Discussion in 'Basses [BG]' started by Fire-Starter, Apr 9, 2005.

  1. Fire-Starter

    Fire-Starter Supporting Member

    Aug 11, 2002
    For all of you who own Ken Smiths Basses, could you please help me out??
    I need to know what your core is..i.e Cocobolo, Ebony, Bubinga. etc and the tone you get from the lows, mids, etc, I like to know about the Lows and if they cut through, or are they BOOMY,
    I know I could look at Kens web site or talk to him, I have done the former. I did not want to trouble him with such questions without asking the people here first.
    I am under the impression that the darker woods produce darker tones, I could be wrong that is why I am seeking help.

    My primary concern is for Gospel, but dont let that stop you from sharing

    PICS WITH YOUR POST WOULD BE NICE! just for the GAS of it

  2. I've had two KS's, a 6(walnut core/maple top) & a 5(maple core/imbuia top). They sounded similar, as have all the Smiths I've heard. In fact, that's why I replaced them w/a custom Stambaugh- versatility, or lack of it(my opinion). Don't get me wrong, KS basses are awesome in playability & construction. They also have a great tone- one great tone.

    Oh, & there are pics at luthiersaccessgroup.com, I think in the used gear section.
  3. My two have Mahogany cores, but I have had a Maple core as well. At the time, I didn't really like the Maple core as well, but it still had the typical Smith tone though. The fingerboard wood is going to make a big difference as well. I seem to prefer the Mac Ebony boards myself over the Morado.
  4. lowphatbass

    lowphatbass ****

    Feb 25, 2005
    west coast
    ....A TON of Gospel bassists use Smiths, and alot of Gospel-turned R&B bassists use them as well. I personally have never owned one, but I would not worry about "cutting through", If there is one thing Ken's basses do, it's CUT. I've found Smith's to be very responsive to a player's touch. Several times I've seen them played and sound not too impressive(cost and brand considered), and then someone else gets on the same bass, through the same rig, and BAM!!!!, followed by the response, "is that what my bass is supposed to sound like?". IME, Smiths are very "well behaved" when played lightly, and can be down-right FILTHY when handled a bit more assertively...ADDED:I count this as a MAJOR PLUS!!
  5. Pickebass

    Pickebass Supporting Member

    Jul 12, 2004
    San Antonio, TX
    I don't think you'll have a problem cutting thru with a Ken Smith bass... especially in gospel music. Just about every bass player I see in this region has a Ken Smith and usually an eden amp and cab. It's the primary reason I own one.

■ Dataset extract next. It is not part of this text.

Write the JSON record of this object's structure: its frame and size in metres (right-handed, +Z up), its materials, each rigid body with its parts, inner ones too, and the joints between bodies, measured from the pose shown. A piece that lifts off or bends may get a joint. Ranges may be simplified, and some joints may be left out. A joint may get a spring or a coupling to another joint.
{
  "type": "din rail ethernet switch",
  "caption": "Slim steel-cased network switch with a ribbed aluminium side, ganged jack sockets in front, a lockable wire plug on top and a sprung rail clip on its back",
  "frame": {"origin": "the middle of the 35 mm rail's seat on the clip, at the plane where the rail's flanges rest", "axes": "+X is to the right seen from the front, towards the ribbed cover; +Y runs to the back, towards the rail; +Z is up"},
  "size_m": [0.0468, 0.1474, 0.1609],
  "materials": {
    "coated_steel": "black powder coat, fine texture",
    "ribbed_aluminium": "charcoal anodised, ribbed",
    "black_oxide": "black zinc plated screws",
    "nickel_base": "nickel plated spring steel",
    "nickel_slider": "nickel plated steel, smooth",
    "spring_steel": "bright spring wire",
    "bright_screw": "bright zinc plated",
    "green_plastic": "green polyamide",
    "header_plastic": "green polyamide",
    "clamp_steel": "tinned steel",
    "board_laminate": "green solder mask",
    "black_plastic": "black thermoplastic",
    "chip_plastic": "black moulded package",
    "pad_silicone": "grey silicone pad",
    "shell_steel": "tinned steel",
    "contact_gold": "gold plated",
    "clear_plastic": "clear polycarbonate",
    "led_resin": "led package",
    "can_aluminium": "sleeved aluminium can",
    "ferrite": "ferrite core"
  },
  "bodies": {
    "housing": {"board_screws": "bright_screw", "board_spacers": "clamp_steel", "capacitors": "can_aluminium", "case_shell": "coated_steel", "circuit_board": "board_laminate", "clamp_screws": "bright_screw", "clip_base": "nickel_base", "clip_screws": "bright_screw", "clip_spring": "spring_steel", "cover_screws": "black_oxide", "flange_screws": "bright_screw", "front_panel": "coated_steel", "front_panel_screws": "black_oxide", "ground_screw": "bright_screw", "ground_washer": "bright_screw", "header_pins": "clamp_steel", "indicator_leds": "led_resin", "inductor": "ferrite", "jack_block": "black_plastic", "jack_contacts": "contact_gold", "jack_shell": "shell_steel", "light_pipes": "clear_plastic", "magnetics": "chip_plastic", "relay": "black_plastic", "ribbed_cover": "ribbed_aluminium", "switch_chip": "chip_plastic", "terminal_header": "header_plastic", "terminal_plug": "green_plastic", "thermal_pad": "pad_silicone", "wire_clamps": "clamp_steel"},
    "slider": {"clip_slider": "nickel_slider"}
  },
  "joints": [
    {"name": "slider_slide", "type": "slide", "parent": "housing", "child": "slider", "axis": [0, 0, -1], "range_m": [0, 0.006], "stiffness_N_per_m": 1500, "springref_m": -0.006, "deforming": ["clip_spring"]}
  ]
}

    As bassteban mentioned, Smiths have a definite sound. Definitely a great sound... you will always know when you hear a Smith. Get one! The best feeling and playing bass I own. One of the best money can buy!
  6. Hajime


    Jan 18, 2003
    I already tried to play more than 300 Smith Basses, neck-thru & bolt-on.
    I'm playing Smith for 5 or 6 years already and had approximately 200 or 300 gigs, but I never have any trouble with Smith sound. Everybody can listen my beautiful sound always, if I play at club, big hall or outside.
    I think all Smith Basses sound cut through. However I think graphite inlaid bars will help more, and Walnut core has stronger sound than Mahogany or Maple (I prefer Mahogany & Maple, but Walnut has great tone).
    Also 5pc. Neck or Body will provide brighter tone than 3pc. Neck & Body. I think Somebody feel this is the reason of cutting through, but not for everyone. But Core is just Core. Top & Back is more important for Sound character.
    I love Ebony most. As Ebony Top make best tone, even if you choose Tiger Maple, Mahogany or Walnut Core! And if you do Western Quilted Maple for Core, it will be similar to vintage bass of Alder.